GIVEN ENTRIES:
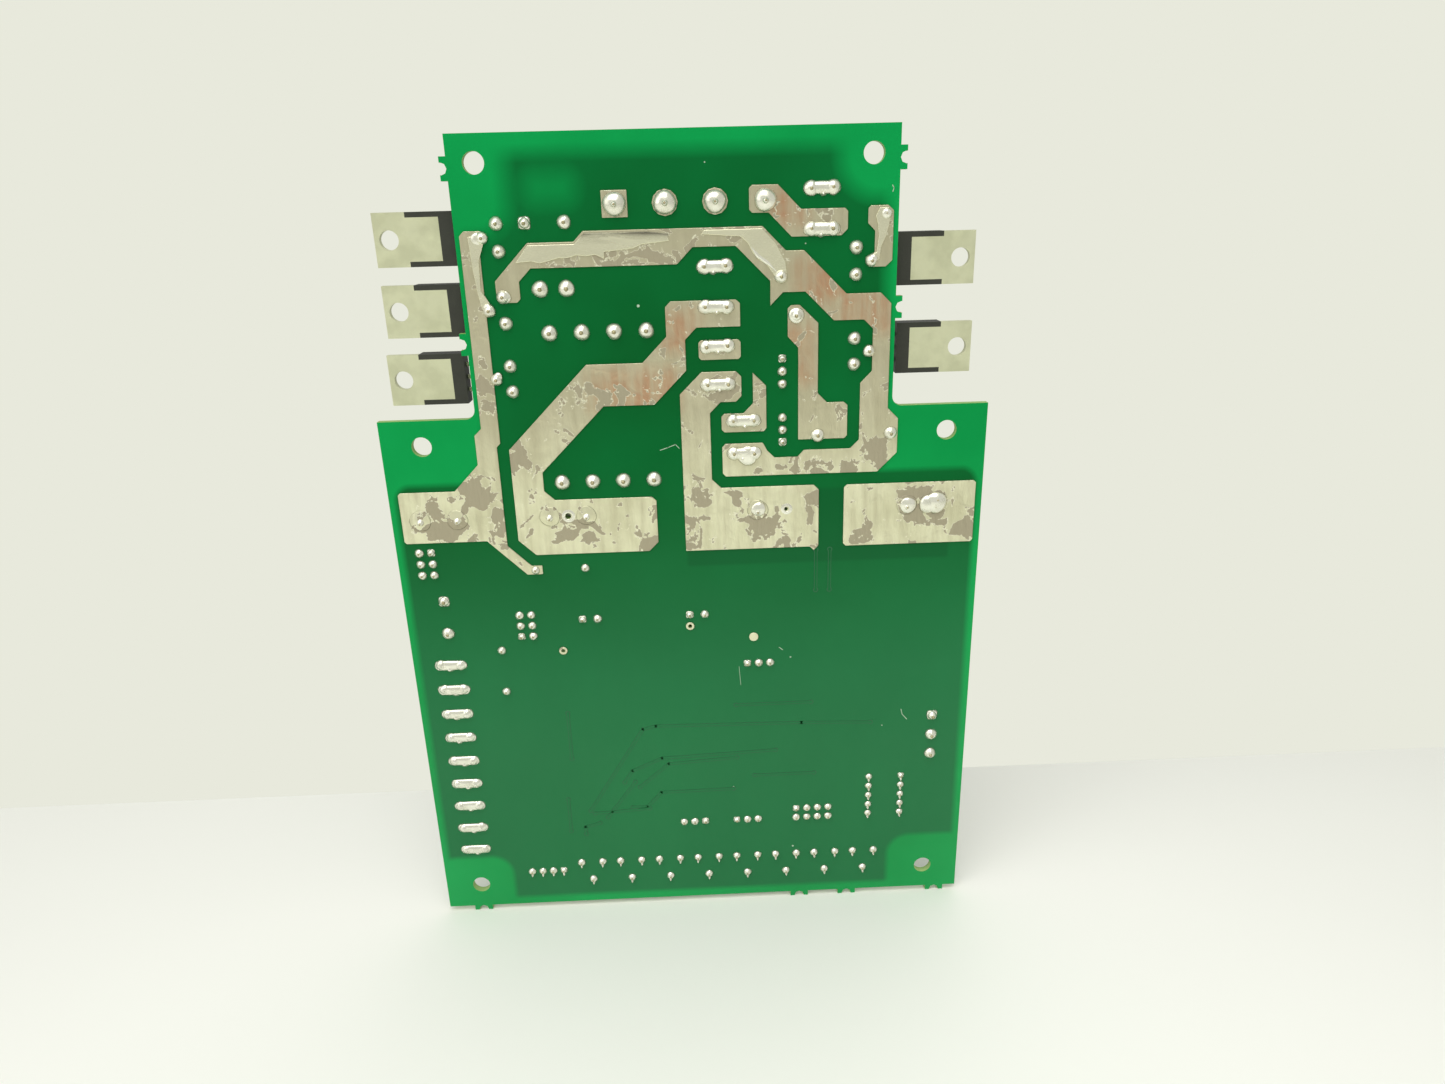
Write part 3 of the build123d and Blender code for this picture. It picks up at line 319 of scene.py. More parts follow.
==
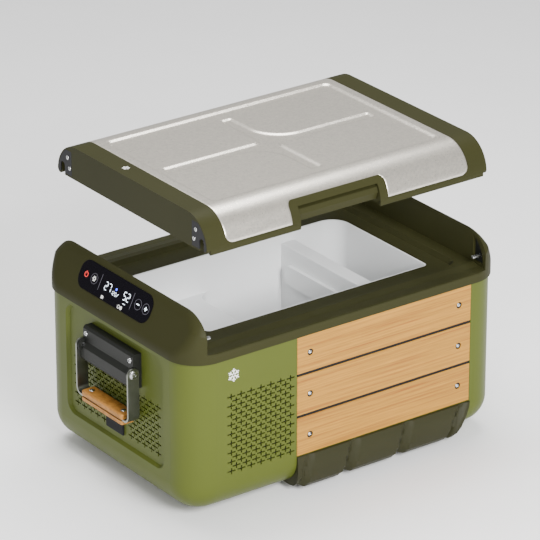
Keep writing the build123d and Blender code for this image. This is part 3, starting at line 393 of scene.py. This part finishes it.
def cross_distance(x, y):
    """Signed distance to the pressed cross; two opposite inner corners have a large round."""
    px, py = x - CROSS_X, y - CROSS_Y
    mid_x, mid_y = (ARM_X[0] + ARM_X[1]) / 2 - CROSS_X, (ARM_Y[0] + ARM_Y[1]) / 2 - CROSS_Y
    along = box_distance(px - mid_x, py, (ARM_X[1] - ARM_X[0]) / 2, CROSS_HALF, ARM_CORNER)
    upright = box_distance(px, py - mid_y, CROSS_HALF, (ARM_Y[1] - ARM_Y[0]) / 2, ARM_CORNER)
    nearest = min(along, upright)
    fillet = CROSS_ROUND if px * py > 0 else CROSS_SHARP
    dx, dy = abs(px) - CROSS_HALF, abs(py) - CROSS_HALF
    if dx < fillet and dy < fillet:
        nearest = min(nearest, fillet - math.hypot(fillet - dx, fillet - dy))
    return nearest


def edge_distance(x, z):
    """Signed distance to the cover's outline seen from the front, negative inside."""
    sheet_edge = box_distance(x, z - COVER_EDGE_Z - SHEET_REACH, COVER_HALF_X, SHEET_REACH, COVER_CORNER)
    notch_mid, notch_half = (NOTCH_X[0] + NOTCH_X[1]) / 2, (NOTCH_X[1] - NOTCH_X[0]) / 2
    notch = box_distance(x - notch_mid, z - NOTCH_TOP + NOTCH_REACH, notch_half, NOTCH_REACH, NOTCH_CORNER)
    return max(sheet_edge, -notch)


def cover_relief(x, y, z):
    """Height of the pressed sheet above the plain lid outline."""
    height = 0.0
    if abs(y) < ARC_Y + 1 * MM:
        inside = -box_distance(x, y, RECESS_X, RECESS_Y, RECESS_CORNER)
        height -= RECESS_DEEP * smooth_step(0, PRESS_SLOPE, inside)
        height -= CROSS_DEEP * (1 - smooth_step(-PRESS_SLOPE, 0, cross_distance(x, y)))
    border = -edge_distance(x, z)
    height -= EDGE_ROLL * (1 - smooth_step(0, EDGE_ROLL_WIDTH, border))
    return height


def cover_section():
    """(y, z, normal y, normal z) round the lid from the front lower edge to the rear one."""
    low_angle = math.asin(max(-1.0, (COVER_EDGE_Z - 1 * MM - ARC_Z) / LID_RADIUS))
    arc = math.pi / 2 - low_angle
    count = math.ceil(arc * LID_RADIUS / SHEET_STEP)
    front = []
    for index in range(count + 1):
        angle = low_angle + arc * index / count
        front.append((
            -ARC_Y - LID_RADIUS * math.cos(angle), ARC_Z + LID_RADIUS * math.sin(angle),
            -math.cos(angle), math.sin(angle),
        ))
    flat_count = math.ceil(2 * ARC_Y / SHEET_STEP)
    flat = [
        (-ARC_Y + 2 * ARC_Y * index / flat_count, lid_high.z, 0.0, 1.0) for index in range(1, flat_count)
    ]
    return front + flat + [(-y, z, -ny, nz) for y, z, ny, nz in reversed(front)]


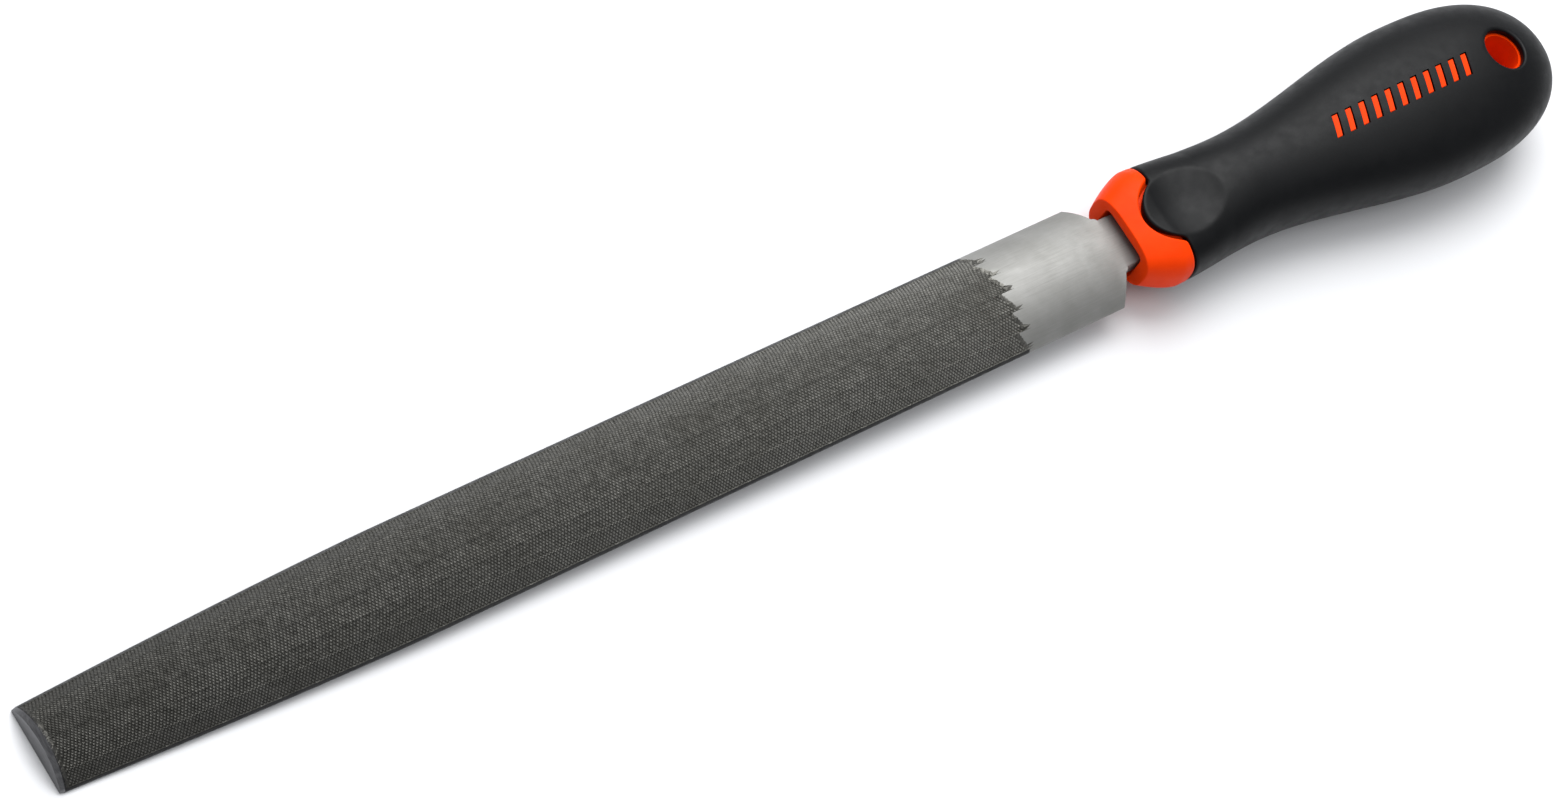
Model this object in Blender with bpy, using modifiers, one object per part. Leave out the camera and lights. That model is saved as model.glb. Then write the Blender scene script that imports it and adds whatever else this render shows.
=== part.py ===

WHAT TO DO: In the material above, show every line where the word "Blender" turns up.

ANSWER FOR THE TASK:
Write part 3 of the build123d and Blender code for this picture. It picks up at line 319 of scene.py. More parts follow.
Keep writing the build123d and Blender code for this image. This is part 3, starting at line 393 of scene.py. This part finishes it.
Model this object in Blender with bpy, using modifiers, one object per part. Leave out the camera and lights. That model is saved as model.glb. Then write the Blender scene script that imports it and adds whatever else this render shows.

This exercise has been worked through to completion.